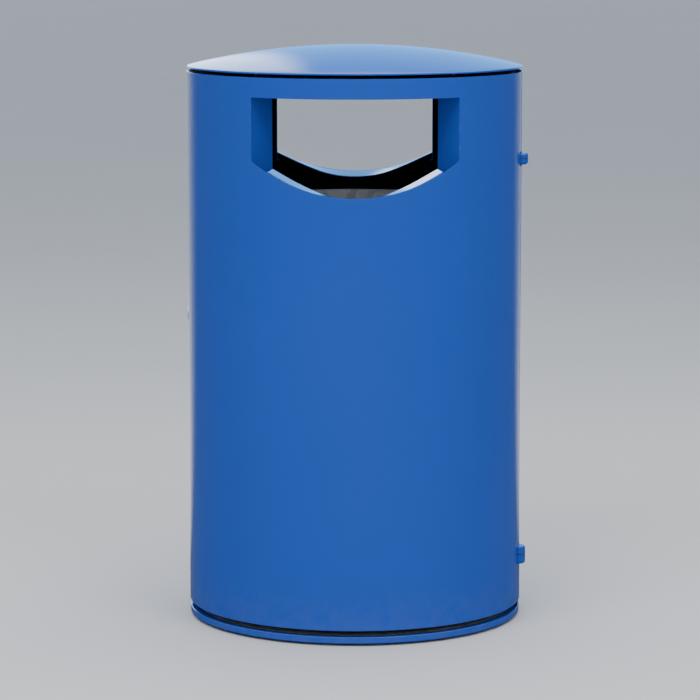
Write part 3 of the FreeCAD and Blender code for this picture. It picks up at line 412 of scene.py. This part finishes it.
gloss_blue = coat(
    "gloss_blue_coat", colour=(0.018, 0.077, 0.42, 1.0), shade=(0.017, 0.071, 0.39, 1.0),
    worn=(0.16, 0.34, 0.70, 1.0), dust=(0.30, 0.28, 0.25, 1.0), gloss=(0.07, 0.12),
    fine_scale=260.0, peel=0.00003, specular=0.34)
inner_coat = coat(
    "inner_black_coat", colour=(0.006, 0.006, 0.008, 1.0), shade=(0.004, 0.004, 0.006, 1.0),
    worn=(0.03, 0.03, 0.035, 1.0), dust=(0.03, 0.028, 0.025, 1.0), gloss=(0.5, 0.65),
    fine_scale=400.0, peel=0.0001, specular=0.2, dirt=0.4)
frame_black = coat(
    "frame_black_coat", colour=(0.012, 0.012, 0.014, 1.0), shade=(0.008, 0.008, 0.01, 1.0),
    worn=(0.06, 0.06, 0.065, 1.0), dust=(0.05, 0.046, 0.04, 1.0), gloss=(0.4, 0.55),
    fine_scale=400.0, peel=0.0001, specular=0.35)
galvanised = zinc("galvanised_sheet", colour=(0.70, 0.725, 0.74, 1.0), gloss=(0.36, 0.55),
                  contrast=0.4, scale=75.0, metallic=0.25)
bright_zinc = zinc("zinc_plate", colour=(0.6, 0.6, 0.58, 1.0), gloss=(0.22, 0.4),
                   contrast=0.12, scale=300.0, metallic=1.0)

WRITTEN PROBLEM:
Reproduce the material verbatim, line by line.

SOLUTION TO THE EXERCISE:
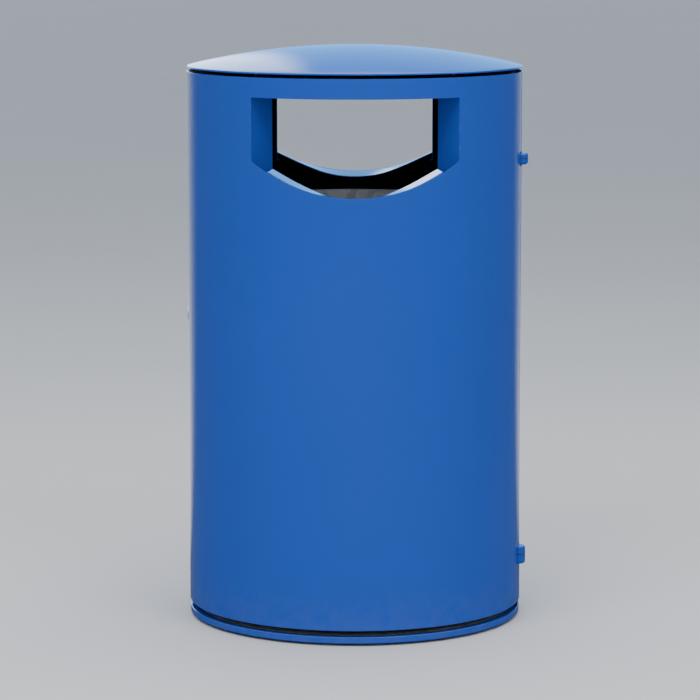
Write part 3 of the FreeCAD and Blender code for this picture. It picks up at line 412 of scene.py. This part finishes it.
gloss_blue = coat(
    "gloss_blue_coat", colour=(0.018, 0.077, 0.42, 1.0), shade=(0.017, 0.071, 0.39, 1.0),
    worn=(0.16, 0.34, 0.70, 1.0), dust=(0.30, 0.28, 0.25, 1.0), gloss=(0.07, 0.12),
    fine_scale=260.0, peel=0.00003, specular=0.34)
inner_coat = coat(
    "inner_black_coat", colour=(0.006, 0.006, 0.008, 1.0), shade=(0.004, 0.004, 0.006, 1.0),
    worn=(0.03, 0.03, 0.035, 1.0), dust=(0.03, 0.028, 0.025, 1.0), gloss=(0.5, 0.65),
    fine_scale=400.0, peel=0.0001, specular=0.2, dirt=0.4)
frame_black = coat(
    "frame_black_coat", colour=(0.012, 0.012, 0.014, 1.0), shade=(0.008, 0.008, 0.01, 1.0),
    worn=(0.06, 0.06, 0.065, 1.0), dust=(0.05, 0.046, 0.04, 1.0), gloss=(0.4, 0.55),
    fine_scale=400.0, peel=0.0001, specular=0.35)
galvanised = zinc("galvanised_sheet", colour=(0.70, 0.725, 0.74, 1.0), gloss=(0.36, 0.55),
                  contrast=0.4, scale=75.0, metallic=0.25)
bright_zinc = zinc("zinc_plate", colour=(0.6, 0.6, 0.58, 1.0), gloss=(0.22, 0.4),
                   contrast=0.12, scale=300.0, metallic=1.0)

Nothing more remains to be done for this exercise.